NORTH AMERICA (120VAC/60Hz)
The standard NEMA 5-15 plug and socket system (in Canada, CS22.2, No.42) that is commonly used in the U.S and Canada is also an important international standard. In addition to North America, it is standard in Central America, Colombia, Venezuela and Ecuador whenever Class I, grounded connections are used. (Note, however, that most electrical systems in developing countries are usually ungrounded) This plug is rated at 15 amps. Other NEMA plug and socket configurations permit power connections at higher amperage and voltage ratings.
The standard NEMA 6-15 plug and socket system is designed specifically for 250V circuits. This pair has a straight blade configuration but NEMA calls out a system of locking pairs as well.

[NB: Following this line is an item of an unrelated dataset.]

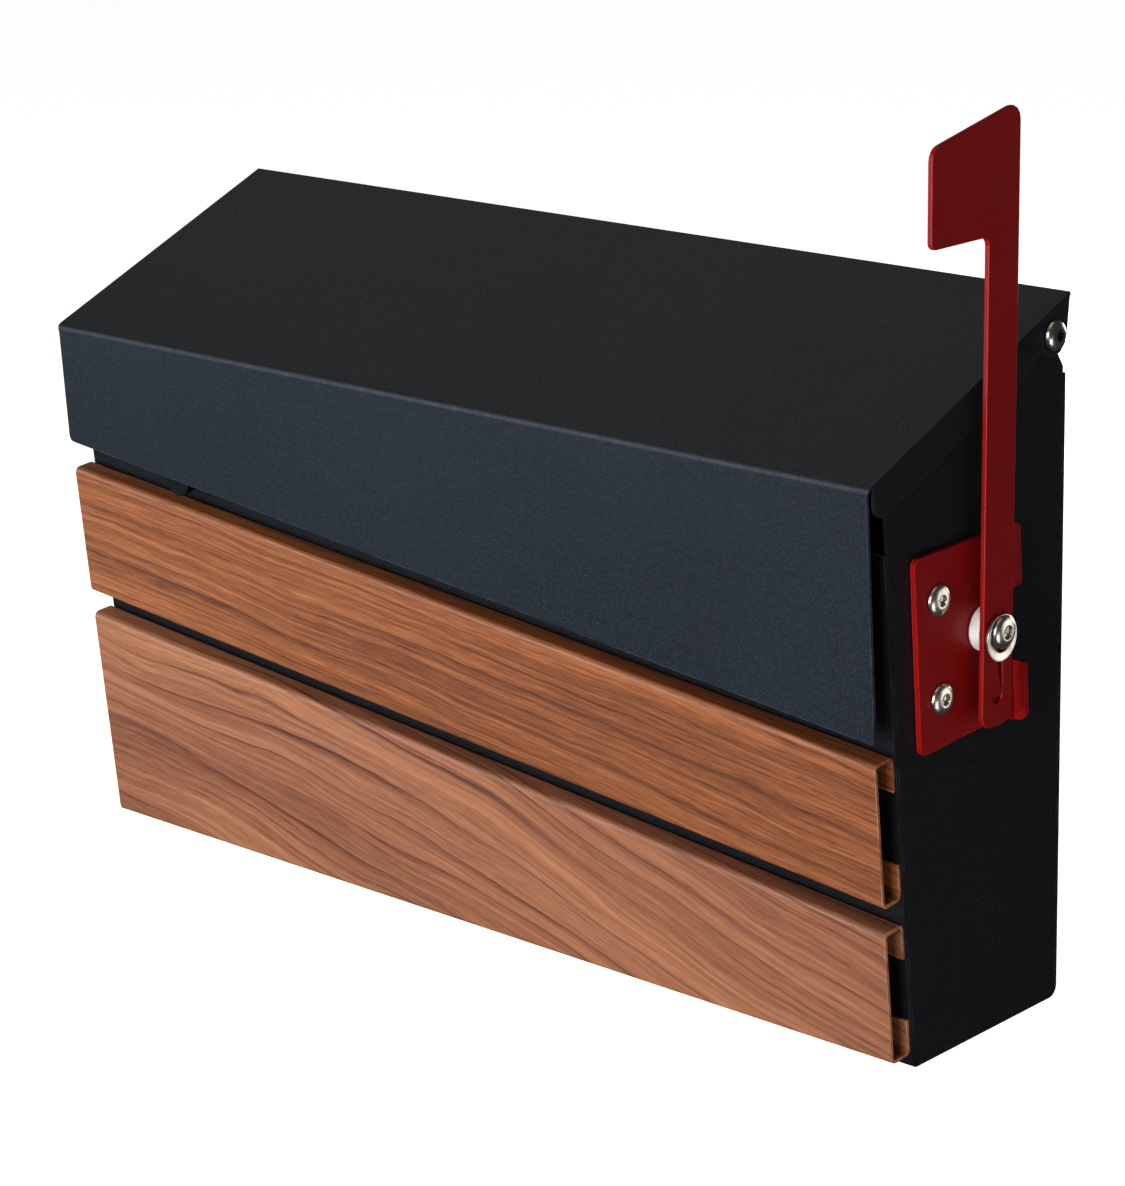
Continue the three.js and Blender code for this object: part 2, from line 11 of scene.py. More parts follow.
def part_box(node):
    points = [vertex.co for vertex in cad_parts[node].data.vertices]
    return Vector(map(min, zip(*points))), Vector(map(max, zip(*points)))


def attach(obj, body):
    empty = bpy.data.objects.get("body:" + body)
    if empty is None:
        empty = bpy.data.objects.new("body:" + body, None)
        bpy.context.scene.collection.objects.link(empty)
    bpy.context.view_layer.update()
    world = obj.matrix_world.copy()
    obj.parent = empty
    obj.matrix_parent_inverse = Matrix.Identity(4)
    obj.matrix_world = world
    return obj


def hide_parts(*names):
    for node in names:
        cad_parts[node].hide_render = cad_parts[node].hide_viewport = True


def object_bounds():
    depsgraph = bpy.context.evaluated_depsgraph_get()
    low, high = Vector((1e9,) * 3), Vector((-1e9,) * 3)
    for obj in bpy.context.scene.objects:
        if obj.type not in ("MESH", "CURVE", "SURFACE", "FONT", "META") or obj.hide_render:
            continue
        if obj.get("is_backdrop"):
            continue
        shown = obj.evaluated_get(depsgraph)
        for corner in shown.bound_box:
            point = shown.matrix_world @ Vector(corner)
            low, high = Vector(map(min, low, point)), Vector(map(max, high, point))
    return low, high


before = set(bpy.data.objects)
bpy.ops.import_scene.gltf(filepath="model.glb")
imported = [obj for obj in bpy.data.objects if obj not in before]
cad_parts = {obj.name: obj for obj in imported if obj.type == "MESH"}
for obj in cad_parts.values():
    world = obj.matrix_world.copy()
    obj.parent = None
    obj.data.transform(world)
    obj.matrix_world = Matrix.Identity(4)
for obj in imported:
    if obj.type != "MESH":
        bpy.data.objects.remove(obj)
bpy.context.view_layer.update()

# ---- Camera ------------------------------------------------------------------------------
# A long lens that looks down on the right front corner from about 1.4 metres away, with a slight
# roll and a small shift.

camera_data = bpy.data.cameras.new("studio camera")
camera_data.sensor_width = 36
camera_data.lens = 111.2
camera_data.shift_x = -0.002
camera_data.shift_y = -0.0294
camera_data.clip_start = 0.05
camera_data.clip_end = 60
camera = bpy.data.objects.new("studio camera", camera_data)
camera.location = (0.9037, -1.0125, 0.5199)
camera.rotation_euler = [math.radians(angle) for angle in (73.79, 1.333, 42.688)]
bpy.context.scene.collection.objects.link(camera)
bpy.context.scene.camera = camera
bpy.context.scene.view_settings.view_transform = "Standard"


# ---- Floor and light ---------------------------------------------------------------------
# A plain pale floor well below the mailbox, which hangs. The main lights are soft, at the front left
# and front, with weak fills. The floor and the backdrop look white but light the mailbox less.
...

POWER CONNECTIONS IN DEVELOPING COUNTRIES
Information on electrical systems used in developing countries is imprecise at best. Formal electrical standards, where they exist at all, frequently do not cover plugs and sockets or are ignored in the market place. Furthermore, with regards to voltages and frequencies, power generating and distribution systems have been installed at various times by different contractors. These systems occasionally produce power at different frequencies and provide for final distribution at different voltages. Therefore, some cities - even individual buildings in those cities - may be supplied by two or more generating plants and power distribution systems, each with a different single-phase voltage and frequency. Most third world electrical distribution systems are ungrounded, hence three-contact, grounded plugs, while mateable with the sockets, are not necessarily providing the expected equipment ground. Alternative methods of equipment ground is advisable in these cases.
An ungrounded version of the North American NEMA 5-15P plug is commonly used in Central America and parts of South America. It is therefore common for equipment users to simply cut off the ground pin s that the plug can be mated with a 2 pole ungrounded socket.

Another common international standard is an ungrounded version of the Continental European (German "Shuko" standard).